Susana Correia adianta que há imensos colegas que a inspiram diariamente e a quem deve “imensas lições e partilha”, mas realça Isabel Ardions como uma “figura central” no seu percurso. “Acompanha-me desde 1998 e, além de ser uma referência académica, é uma inspiração constante pela forma como pensa os eventos, os processos e as pessoas”, frisa. “Tê-la por perto foi, e continuará a ser, uma sorte e uma motivação extra para continuar a evoluir.”

“Grande parte do sucesso está no que acontece antes do evento começar”


Considerando-se uma “pessoa naturalmente criativa e otimista”, acredita que “a criatividade também se cultiva”. “Tento manter uma postura curiosa, observar o mundo com atenção, inspirar-me nas conversas com diferentes pessoas. Muitas vezes, as ideias mais interessantes nascem de ligações improváveis”, avança.

Do que mais gosta nos eventos, e que é também uma motivação, é o facto de estar “em constante movimento”. “Nenhum dia é igual ao anterior, e isso obriga-nos a estar sempre a pensar, a adaptar, a criar. Gosto especialmente do foco na solução, da capacidade de nos reinventarmos com os recursos que temos, por vezes limitados, mas que nos desafiam a ser ainda mais criativos. Há também algo de muito gratificante na forma como lidamos com o imprevisto: a agilidade, o sangue-frio, e depois vermos tudo a acontecer. E, acima de tudo, gosto da ligação direta ao impacto real do que fazemos e das decisões que tomamos”, explica.

Susana Correia lida com o stress “através do humor” – “uma ferramenta poderosa que ajuda a relativizar sem desvalorizar, cria leveza e reforça os laços e a confiança”. “Claro que há momentos exigentes e críticos”, continua, “mas acredito que manter o bom senso e a calma faz toda a diferença. Tenho também uma postura muito prática e focada: em vez de ficar presa ao problema, tento sempre ir direta à solução, com clareza e empatia”.

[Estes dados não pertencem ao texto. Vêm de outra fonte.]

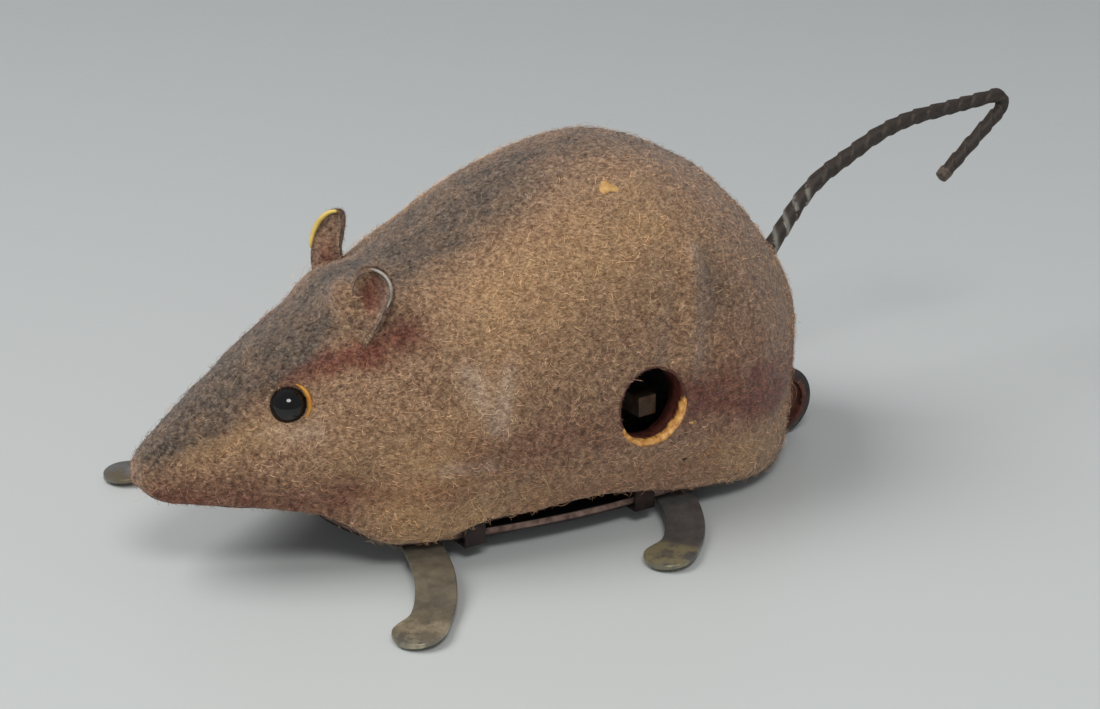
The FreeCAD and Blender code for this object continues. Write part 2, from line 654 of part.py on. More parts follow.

Não tem nenhum hábito específico nem superstições antes de um evento. Tenta “apenas garantir que tudo está alinhado, rever os detalhes e preparar-me. Na verdade, acredito que grande parte do sucesso está no que acontece antes do evento começar. Quando essa base está bem montada, é mais fácil lidar com o que vier e manter o foco no que realmente importa”.

Criar “memórias autênticas” nos “instantes inesperados”

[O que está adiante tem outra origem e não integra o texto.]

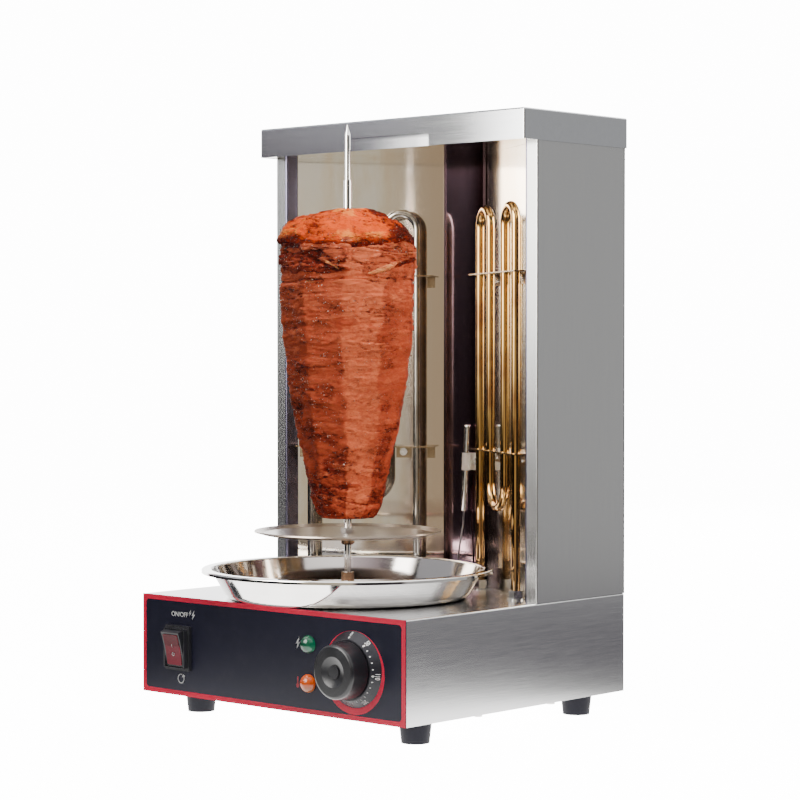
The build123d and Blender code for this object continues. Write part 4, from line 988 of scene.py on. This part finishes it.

Do caminho, destaca como evento mais marcante o Climate Change Leadership Summit, que decorreu em julho de 2017, no Porto, e que contou com a presença de Barack Obama.

“Foi um projeto extremamente exigente, com inúmeros constrangimentos e limitações, sobretudo ao nível da segurança, que exigiram uma preparação meticulosa e uma grande capacidade de adaptação”, recorda, considerando que este foi, “sem dúvida, um dos grandes momentos do meu percurso pela dimensão, pela responsabilidade envolvida e pela sensação de missão cumprida”.

Susana Correia usa o humor “de forma natural” no seu dia-a-dia. “É quase instintivo e tem sido uma ferramenta importante para criar ligação com as equipas, aliviar tensões e tornar o trabalho mais leve, mesmo nos contextos mais exigentes.”

Assim, admite, “muitos dos momentos mais hilariantes acabam por ter a minha mão... geralmente por causa de alguma piada fora de tempo ou por aquele meu jeito um pouco desajeitado. Mas é precisamente nesses instantes inesperados que se criam memórias autênticas e histórias que nos acompanham muito para além dos eventos”.

“O saber técnico é importante, mas o que faz a diferença é a atitude”


Susana Correia vê os eventos como “um setor em constante evolução, onde temas como a tecnologia, a sustentabilidade ou a inovação vão continuar a estar no centro das nossas atenções”.

Contudo, acredita que “o verdadeiro diferencial, nos próximos anos, estará na forma como conseguimos contribuir para a formação e o desenvolvimento de profissionais realmente preparados”.

“Temos uma responsabilidade real enquanto setor: ajudar a formar quem vem a seguir, não apenas na técnica, mas também na forma de pensar, de se adaptar, de decidir sob pressão. Os eventos continuarão a exigir respostas rápidas e eficazes, mas o que vai distinguir os melhores será a maturidade emocional, a capacidade de resiliência e o foco na solução. É preciso preparar quem está a começar para os dias bons e também para os dias difíceis. E isso faz-se com orientação, com espaço para crescer e com o exemplo certo. Mais do que nunca, será esse lado humano que fará a diferença”, sublinha.

Às novas gerações, Susana Correia deixa alguns conselhos: “Não tenham medo de errar, mas procurem sempre perceber o que podem melhorar. O saber técnico é importante, mas o que faz a diferença é a atitude: a capacidade de se adaptar, de pensar de forma autónoma, de manter a calma no caos e, acima de tudo, de trabalhar em equipa.”

E remata: “Aproveitem cada oportunidade como um momento de aprendizagem e rodeiem-se de quem vos inspire e desafie. E, se puderem, levem também algum sentido de humor no bolso. Vai dar jeito.”